So, a confession, since it’s that time of year. I, your faithful JewishBoston parenting reporter, am only half-Jewish! Yes, it’s true. My dad is Jewish. My mother is Irish-Catholic. She was educated by nuns. She even went to a Catholic college!
They were married by a rabbi and a priest, something that I imagine was somewhat radical for 1970. My very Catholic grandparents, and my very, very Jewish grandmother, were probably not delighted that neither my dad nor my mom showed any desire to convert to the other’s religion. My mom says that my dad’s mom would always leave Jewish conversion pamphlets around the house whenever she would visit, hint hint, but that was about it. They all moved on, more or less.
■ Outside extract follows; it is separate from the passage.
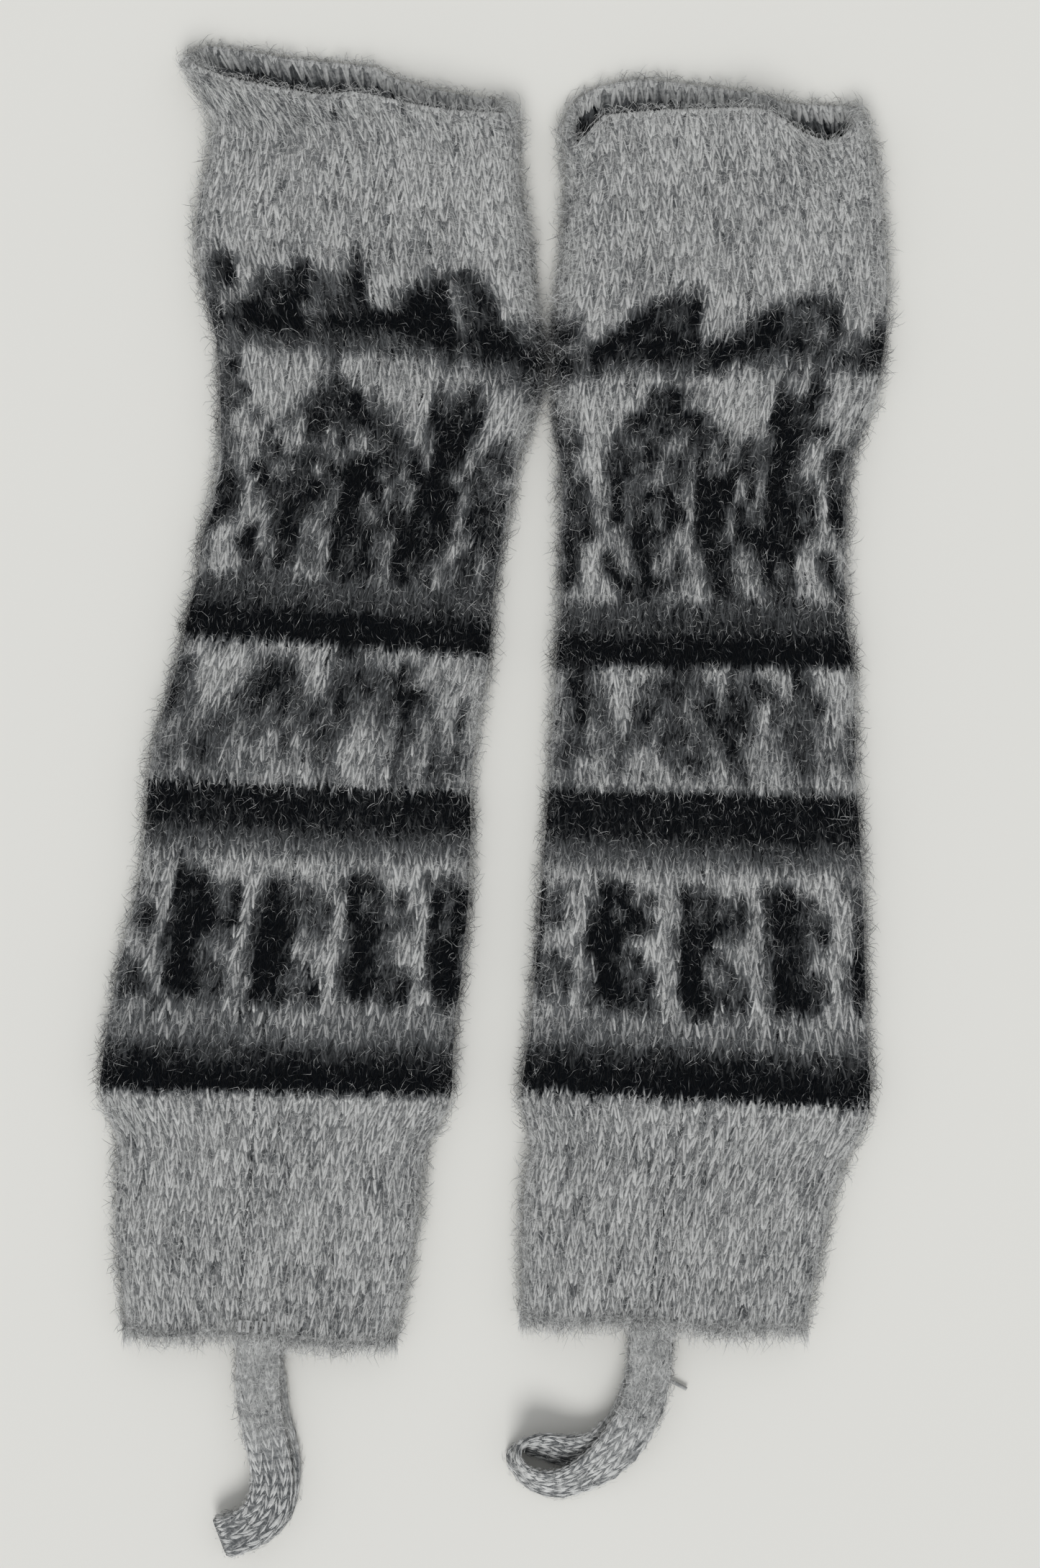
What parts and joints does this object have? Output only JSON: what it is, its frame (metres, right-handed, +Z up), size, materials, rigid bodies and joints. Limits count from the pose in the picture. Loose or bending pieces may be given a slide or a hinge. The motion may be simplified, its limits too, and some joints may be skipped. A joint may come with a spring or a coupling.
{
  "type": "knitted stirrup leg warmers",
  "caption": "Pair of brushed knitted stirrup leg warmers lying flat, tubes with patterned bands, turned-in top hems and stirrup straps.",
  "frame": {"origin": "middle of the pair's footprint, on the surface it lies on", "axes": "+X across the pair from the left leg warmer to the right one, +Y along the tubes towards their mouths, +Z up"},
  "size_m": [0.329, 0.6218, 0.026],
  "materials": {
    "light_grey_yarn": "brushed melange knit",
    "charcoal_yarn": "brushed dark knit",
    "patterned_knit": "brushed two-colour knit",
    "sewing_yarn": "plied yarn"
  },
  "bodies": {
    "left_leg": {"left_plain_top": "light_grey_yarn", "left_upper_border": "charcoal_yarn", "left_figure_band": "patterned_knit", "left_middle_border": "charcoal_yarn", "left_peak_band": "patterned_knit", "left_lower_middle_border": "charcoal_yarn", "left_block_band": "patterned_knit", "left_lower_border": "charcoal_yarn", "left_plain_ankle": "light_grey_yarn", "left_hem_facing": "light_grey_yarn", "left_hem_roll": "light_grey_yarn", "left_cast_off_edge": "light_grey_yarn", "left_seam_yarn": "sewing_yarn", "left_strap_front_join": "sewing_yarn", "left_strap_back_join": "sewing_yarn"},
    "right_leg": {"right_plain_top": "light_grey_yarn", "right_upper_border": "charcoal_yarn", "right_figure_band": "patterned_knit", "right_middle_border": "charcoal_yarn", "right_peak_band": "patterned_knit", "right_lower_middle_border": "charcoal_yarn", "right_block_band": "patterned_knit", "right_lower_border": "charcoal_yarn", "right_plain_ankle": "light_grey_yarn", "right_hem_facing": "light_grey_yarn", "right_hem_roll": "light_grey_yarn", "right_cast_off_edge": "light_grey_yarn", "right_seam_yarn": "sewing_yarn", "right_strap_front_join": "sewing_yarn", "right_strap_back_join": "sewing_yarn"},
    "left_strap": {"left_stirrup_strap": "light_grey_yarn"},
    "right_strap": {"right_stirrup_strap": "light_grey_yarn", "right_yarn_tail": "sewing_yarn"}
  },
  "joints": [
    {"name": "legs_apart", "type": "slide", "parent": "left_leg", "child": "right_leg", "axis": [1, 0, 0], "range_m": [0, 0.15]},
    {"name": "left_strap_fold", "type": "hinge", "parent": "left_leg", "child": "left_strap", "pos_m": [-0.09896, -0.22598, 0.015], "axis": [-0.9986, 0.0523, 0], "range_deg": [0, 165]},
    {"name": "right_strap_fold", "type": "hinge", "parent": "right_leg", "child": "right_strap", "pos_m": [0.06465, -0.22072, 0.015], "axis": [-0.9986, 0.0523, 0], "range_deg": [0, 165]}
  ]
}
I grew up celebrating Hanukkah and Christmas, but that’s it. We just weren’t a religious family. My parents had grown up with Hebrew school, Sunday school, and all the rest, and I think there was a certain amount of ambivalence on their part. It wasn’t on my radar whatsoever, although I’d accompany my grandparents to church occasionally, or go to a wedding or a funeral (my mom has a very large extended family) and feel fascinated by the pageantry and ceremony of it all. When people would go up to take communion, I’d feel a bit left out. Later, in college, I was invited to a professor’s house for Passover. I felt like I’d missed out all those years. I mouthed along during the prayers and pretended to harbor a long-held passion for gefilte fish, but let’s face it: I had no idea what I was doing. I wish I did.
After college, I reconnected more with my Jewish side. My dad’s family is small, and there were never the same family gatherings that we had on my mom’s side for Christmas and Easter. So I compensated. I tagged along to friends’ Passovers like a half-Jewish orphan. I worked on a Jewish website, the Jewish Rock and Roll Hall of Fame. (There are a surprising number of Jewish rock stars. Shande!) I joined Jewish Big Brothers Big Sisters. It felt right.
Now I’m at another juncture: Just how Jewishly will I raise my kids? And many of my friends are in the same boat. Three close friends in my neighborhood alone are married to Jewish men and have half-Jewish kids. Another guy friend of mine, who is Jewish, is married to a non-Jew; two more Jewish friends, both with young kids, are married to Catholics, though the degree to which they identify as religious definitely varies.
This mirrors what’s going on in the broader Jewish community: 31 percent of all married Jews are intermarried. One of my friends has chosen to raise her children as Jews. Another is slowly wading into it, trying to expose her kids to Judaism with kid-friendly, age-appropriate classes and services. I’m considering the same thing, though part of me fears that I’ll be considered an interloper or look silly. I grew up believing in Santa Claus! But there’s a very real part of my identity that feels kind of fuzzy, and I don’t want my kids to feel the same way.
I think what’s holding me back is that I don’t want to over-identify with one religion or another: I was very close to my Catholic grandparents, for example, and Catholicism was a huge part of their identity, even if it wasn’t part of mine. There’s a funny part of me that feels like by exploring a different element of my background, I’d be rejecting theirs, which isn’t rational (but it’s honest).
We’re a mixed bag, and I know many other families are in the same boat. It helps to know many other friends who are in the same position and are slowly finding what fits for them. Acknowledging a faith isn’t the same as it was for my parents, I don’t think; it can be embraced in many different ways. As for my kids, we’re starting small: I’ve begun browsing some interfaith resources. We’re going to help friends break the fast after Yom Kippur this week. Small steps that feel right for our family.
If you’re part of an interfaith family, how do you balance it? What feels right? I’d love to know. (By the way, these days, I absolutely love gefilte fish.)